Announcing Polygon SDK: The Gateway to Multi-Chain Ethereum!

Beloved Polygon family and dear crypto community, today we are proud to announce Polygon SDK, a big milestone for Polygon and a major step towards Multi-chain Ethereum!

Vision

Polygon SDK vision is to effectively transform Ethereum into a full-fledged multi-chain system (aka the Internet of Blockchains). By doing this, it will at the same time further establish Polygon as the leading scaling and infrastructure platform of Ethereum.

A little known fact is that Ethereum is already the biggest multi-chain system in the world! This multi-chain system has organically developed and grown to host a multitude of chains that are all adding value and strength to the Ethereum ecosystem. These chains include:

150+ EVM networks with assigned ChainIDs (source);

Hundreds of enterprise chains;

Dozens of Layer 2 implementations.

This form of organic innovation is the beauty and the biggest strength of Ethereum, but its side effect is that Ethereum’s scaling and infrastructure landscape is currently unstructured and maybe slightly chaotic. This can make it challenging for projects and developers to understand the opportunities and tradeoffs, as well as to find and implement the best solutions for them. Polygon SDK aims to turn Ethereum into a full-fledged multi-chain system by introducing structure to this organic ecosystem and providing a framework for multi-chain Ethereum to grow further and faster.
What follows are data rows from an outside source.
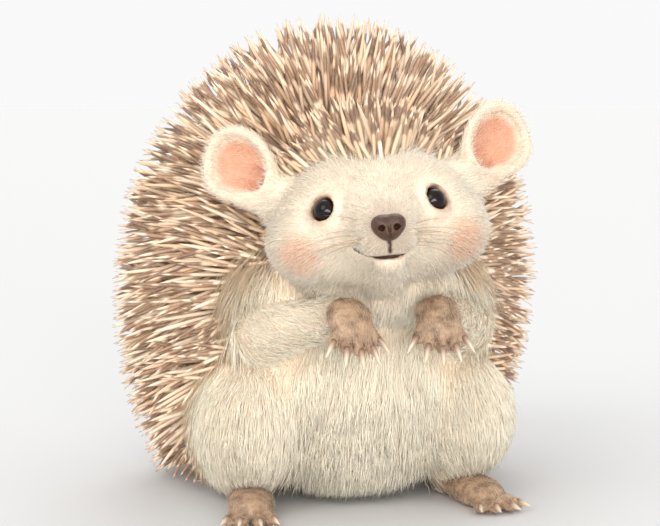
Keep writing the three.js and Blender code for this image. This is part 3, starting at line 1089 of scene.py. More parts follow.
@dataclass(frozen=True)
class Markings:
    """Where each colour of the animal lies. A Pair is where a marking starts and where it is full."""

    body: Body
    hairline: float = 2.3
    hairline_range: Pair = (30.0, 10.0)
    peak: float = 3.6
    peak_width: float = 4.6
    temple: float = 3.8
    temple_out: float = 12.5
    temple_width: float = 6.5
    under_quills: Pair = (-0.6, 1.6)
    off_ear: Pair = (0.2, 2.0)
    leg: float = 0.2
    leg_edge: Pair = (1.5, -1.5)
    leg_end: Pair = (8.0, 1.0)
    ear_dish: Pair = (0.05, -0.3)
    ear_inner: Pair = (0.74, 0.52)
    ear_hollow: Pair = (0.9, 0.2)
    blush: float = 0.85
    blush_at: Triple = (18.0, -13.5, -5.0)
    blush_size: float = 7.0
    blush_edge: Pair = (1.0, 0.35)
    paw_edge: Pair = (0.9, 0.1)
    lid: float = 0.9
    lid_edge: Pair = (1.1, 0.6)
    muzzle: float = 0.5
    muzzle_range: Pair = (-30.0, -37.0)
    muzzle_edge: Pair = (5.0, 1.0)
    # Where the painted shade in the line of the mouth and the groove under the nose fades out.
    mouth_edge: Pair = (0.34, 0.02)
    face_edge: Pair = (5.0, 0.0)

    def quilled(self, p: Array) -> Array:
        """How far points lie behind the edge of the quills.

        Args:
            p: Points.

        Returns:
            Millimetres of the quills' depth, negative in front of the edge.
        """
        q = self.body.in_head(p)
        out = np.abs(q[:, 0])
        shift = self.peak * hump(out, self.peak_width)
        shift -= self.temple * hump(out - self.temple_out, self.temple_width) * (q[:, 2] > 0.0)
        return -self.body.mantle(p) - self.hairline + shift * ease(*self.hairline_range, np.abs(q[:, 1]))

    def in_ears(self, q: Array) -> Array:
        """How far points lie inside the dish and the hollow of an ear.

        Args:
            q: Points in the head's frame.

        Returns:
            Values from 0 to 1.
        """
        inner = np.zeros(len(q))
        for ear in self.body.head.ears:
            along, up, behind = ear.leaf(q)
            dish = ease(*self.ear_dish, behind) * ease(*self.ear_inner, np.sqrt(along**2 + up**2))
            dish = np.maximum(dish, ease(*self.ear_hollow, ear.hollow(q)))
            inner = np.maximum(inner, dish * (norm(q - ear.middle) < ear.length))
        return inner

    def at(self, p: Array) -> dict[str, Array]:
        """The markings at points.

        Args:
            p: Points of the skin.

        Returns:
            Values from 0 to 1: light brown under the quills and down the limbs, which on the skin under the
            quills is partly painted shade between them; peach in the ears and on the cheeks; bare grey-brown
            skin on the feet and round the eyes; dark brown on the muzzle, with painted shade in the line of
            the mouth and the groove under the nose; and the whole face with the ears.
        """
        head = self.body.head
        q = head.pose.inward(p)
        parts = self.body.parts(p)
        limb = np.minimum(parts[Part.FORELEG], parts[Part.THIGH])
        trunk = np.minimum.reduce([parts[Part.BELLY], parts[Part.THROAT], parts[Part.HEAD]])
        paw = np.minimum(parts[Part.FOREPAW], parts[Part.HINDFOOT])
        leg = ease(*self.leg_edge, limb - trunk) * ease(*self.leg_end, paw)
        under = ease(*self.under_quills, self.quilled(p)) * ease(*self.off_ear, parts[Part.EAR])
        cheek = norm(folded(q) - np.array(self.blush_at)) / self.blush_size
        on_skin = ease(*self.muzzle_edge, np.abs(parts[Part.HEAD]))
        muzzle = self.muzzle * ease(*self.muzzle_range, q[:, 1]) * on_skin
        lids = self.lid * ease(*self.lid_edge, self.body.from_eye(p))
        return {
            # Light brown under the quills and down the limbs; on the skin under the quills it is partly
            # painted shade.
            "tan": np.clip(np.maximum(under, self.leg * leg), 0.0, 1.0),
            "peach": np.maximum(self.in_ears(q), self.blush * ease(*self.blush_edge, cheek)),
            "bare": np.maximum(ease(*self.paw_edge, paw), lids),
            # Dark brown on the muzzle, and painted shade in the line of the mouth and the groove under the
            # nose.
            "dusk": np.maximum(muzzle, ease(*self.mouth_edge, head.lines(q))),
            "face": ease(*self.face_edge, np.minimum(parts[Part.HEAD], parts[Part.EAR])),
        }


# Shader nodes


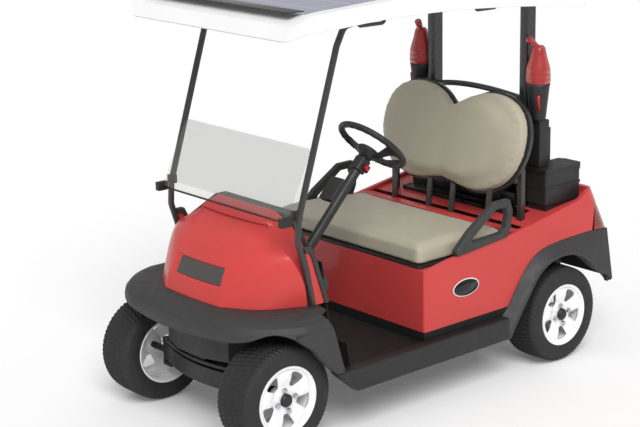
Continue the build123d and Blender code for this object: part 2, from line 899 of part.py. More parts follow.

On a high level, Ethereum’s multi-chain system will be akin to other prominent multi-chain systems such as Polkadot, Cosmos, Avalanche etc, but with at least three major upsides:

It is able to fully benefit from Ethereum’s network effects. Polygon SDK is based on the Ethereum stack and is built as an integral part of the Ethereum ecosystem. In contrast, the aforementioned projects are building competing ecosystems from scratch.

It is inherently more secure. Polygon SDK chains use Ethereum, the most secure and battle-tested programmable blockchain in the world, as the economic hub and source of security. The competing projects are not considering Ethereum for such purposes; they’re mainly focused on building bridges to Ethereum to enable the transfer of capital and users.

It is more open and powerful, primarily in terms of the types of architecture it can support. This is mainly because (i) Polygon SDK is based on Ethereum, so it can trivially incorporate any scaling or infrastructure solution from the Ethereum ecosystem and (ii) we fully adopt Ethereum’s ethos of open innovation and have designed Polygon SDK with this in mind.

To summarize, we believe the multi-chain concept is the reality and is here to stay, and Polygon SDK is our effort to build it the right way — on Ethereum.

Finally, it is worth noting that the existing Polygon solutions, Polygon PoS and Polygon Plasma chains, will continue to exist and operate as an integral and important part of this multi-chain system

Overview

Polygon SDK is a modular, flexible framework for Ethereum scaling and infrastructure development.

Our goal for it is to become the go-to framework for this type of development, by allowing developers to quickly and easily build and launch multiple scaling and infrastructure solutions.

Polygon SDK aims to support building and connecting two major types of solutions:

Secured chains (aka Layer 2 solution): Scaling solutions that rely on Ethereum for security instead of establishing their own validator or miner pool. Polygon SDK aims to support all major Layer 2 solutions such as Optimistic Rollups, zkRollups, Validium, Plasma (already implemented as part of the Polygon platform) etc, thus basically becoming a one-of-a-kind “Layer 2 aggregator”. Secured aka Layer 2 chains are a good fit for (i) projects that require the highest level of security and (ii) startups, i.e. young projects and communities, unable to establish a sufficiently decentralized and secure validator pool.

Stand-alone chains: Sovereign Ethereum chains, normally fully in charge of their own security, i.e. with their own validator or miner pool. Major examples of such chains are sidechains and different types of enterprise chains. Stand-alone chains offer the highest level of independence and flexibility, with the tradeoff of a normally lower level of decentralization and security. These chains can (i) interact with Ethereum via different types of bridges for transferring assets and/or arbitrary messages or (ii) rely on Ethereum in some way, e.g. for hosting some critical parts of the application logic or for achieving stronger finality and security via periodic checkpoints/commits. Stand-alone chains are often a good fit for (i) enterprises, (ii) projects that do not require the highest level of security and (iii) projects with strong communities, capable of establishing a sufficiently decentralized and secure validator or miner pool.

In this first release, Polygon SDK will support stand-alone chains, and support for various types of secured chains will be added gradually in the future releases. (see Future work section).